Nonmonotone Barzilai-Borwein Gradient Algorithm for ℓ₁- Regularized Nonsmooth Minimization in Compressive Sensing

This study aims to minimize the sum of a smooth function and a nonsmooth ℓ1-regularized term. This problem as a special case includes the ℓ1-regularized convex minimization problem in signal processing, compressive sensing, machine learning, data mining, and so on. However, the non-differentiability of the ℓ1-norm causes more challenges especially in large problems encountered in many practical applications. This study proposes, analyzes, and tests a Barzilai-Borwein gradient algorithm.
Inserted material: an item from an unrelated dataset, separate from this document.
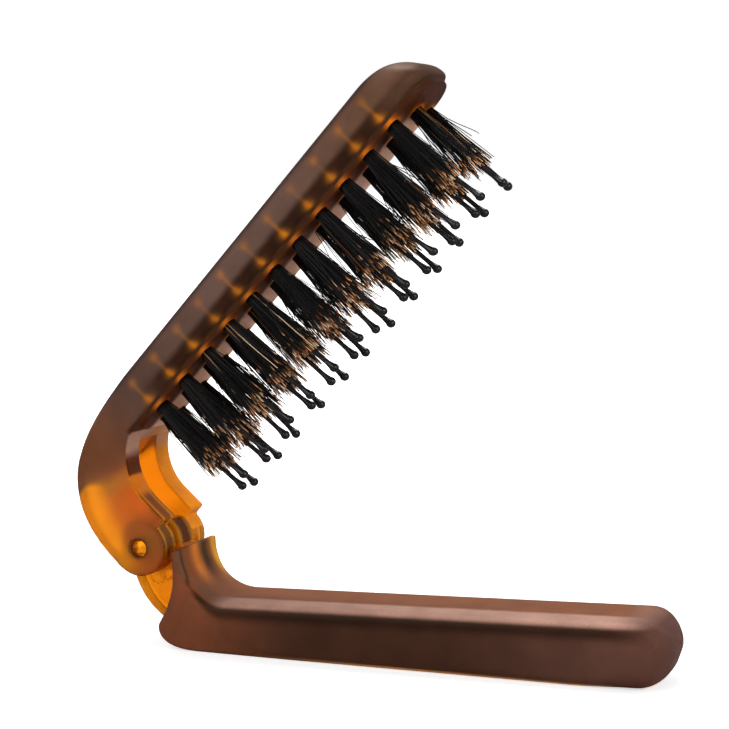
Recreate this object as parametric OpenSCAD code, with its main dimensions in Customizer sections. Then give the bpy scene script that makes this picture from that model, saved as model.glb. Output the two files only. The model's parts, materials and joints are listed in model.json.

At each iteration, the generated search direction demonstrates descent property and can be easily derived by minimizing a local approximal quadratic model and simultaneously taking the favorable structure of the ℓ1-norm. A nonmonotone line search technique is incorporated to find a suitable stepsize along this direction. The algorithm is easily performed, where each iteration requiring the values of the objective function and the gradient of the smooth term. Under some conditions, the proposed algorithm appears globally convergent. The limited experiments using some nonconvex unconstrained problems from the CUTEr library with additive ℓ1-regularization illustrate that the proposed algorithm performs quite satisfactorily. Extensive experiments for ℓ1-regularized least squares problems in compressive sensing verify that our algorithm compares favorably with several state-of-the-art algorithms that have been specifically designed in recent years.